The Norman family is a military family recently arrived from Colorado and transitioning into civilian life in Tampa. Never in a million years did the parents imagine that they would need help feeding their children.
“Everything changed from two, three weeks ago – we have a normal life. I worked. He worked. We’d go to the mall,” Lina Norman said. “Now, it’s nothing like this anymore. My little daughter asks ‘Can we go to the mall, can I have a hamburger? No. We always have to say no for everything now.”
Just a few weeks ago, Keith Norman was still in the Army. But after almost 10 years on active-duty and two deployments to Iraq, he wanted to follow his dream to become a law officer.
“We planned a year out. We made arrangements for housing because that would be the main thing we needed,” he said.
They found online a house to rent. Lina said they got photos of the house and assurances from the landlord that it was in a safe neighborhood.
“We sent a security deposit, rent, everything. And we think okay, he has the job interview, we have the house, we’re good,” said Lina, who met and married Keith in Germany about five years ago.
But things weren’t good. They said the house they rented online ended up being in a bad neighborhood, and was infested with roaches and full of trash.
“My kids just get scared,” Lina Norman said. “They say ‘Where are we?’ They never lived in- they've never been in a situation like this.”
The Normans used up their savings staying in motel rooms while they tried to get a refund and find another house. When their money ran low, they pawned their television, borrowed money from family and then Keith and Lina started skipping meals.
“We just buy food for the kids first. They say ‘Mom why you don’t eat?’” Lina Norman said. “They just give us pieces and just say, 'we going to be fine.' And we try to don’t lose it completely in front of them.”
The family including the four girls, Shelia, 12; Esli, 9; Jeida, 7; and Kiara, 3 started sleeping in their two cars.
“Basically, we had to stretch our money out,” Keith Norman said. “When we were living in our vehicles, it was a big life changer.”
Both parents were embarrassed and distraught by how quickly their finances disintegrated. And they worried that asking for help might affect their job prospects.
But after sleeping in their cars for about a week, the family got a motel voucher and meals from Metropolitan Ministries and help finding a modest, single-family concrete block home in the Palm River neighborhood.
The three school-aged girls are enrolled in school and Keith said he’s taken his first test in the process of becoming a law officer.

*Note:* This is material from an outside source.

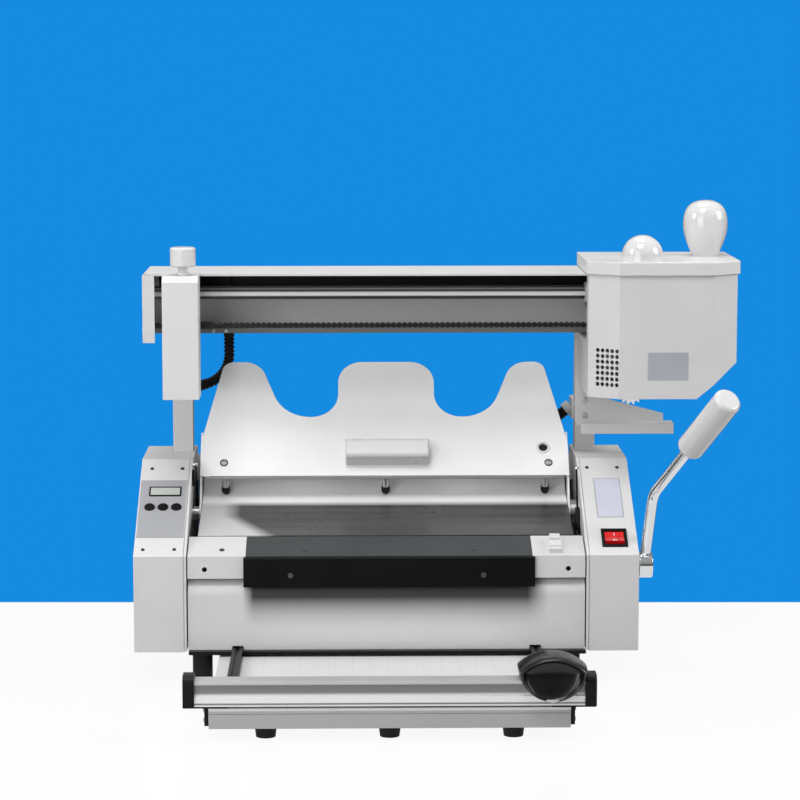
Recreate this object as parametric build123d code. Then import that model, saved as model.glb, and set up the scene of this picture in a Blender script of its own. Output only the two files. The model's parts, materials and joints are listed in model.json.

“My daughter (Shelia), she has a birthday on (Nov.) 25th. She’s going to be 13. We try to save our last money for cake,” Lina said.
But she said they were not planning on celebrating Thanksgiving because they didn’t have a reliable source of food, that was until they visited Feeding Tampa Bay.
“When I hear a story like that, I’m struck by the idea that they’re willing to do whatever is necessary in order to make the life for their children and their family, what we would all want it to be. The lengths that they have to go to though are extraordinary,” said Thomas Mantz, Feeding Tampa Bay executive director.
The regional food bank provides an estimated 65 percent of the all food used in the soup kitchens and distributed through food pantries in a ten-county area.
Feeding Tampa Bay did a quadrennial survey that found 19 percent of the households they serve have a veteran or active duty military member.
New employee Marlon Sykes, a 18-year Air Force veteran, was only slightly surprised by that statistic.
“It mostly startles me because I don’t feel like any veteran should be in that category. But it doesn’t surprise me because I’ve seen it,” Sykes said.
What happened to the Norman family is becoming a lot more common.
“It’s particularly awful that veterans who we’ve asked to stand up and guard us and defend us should be hungry. I agree with that 1,000 percent,” Mantz said. “I also believe that no one else should be hungry.”
Feeding Tampa Bay provided the Norman family with a box of food and details on how to find their mobile food pantries.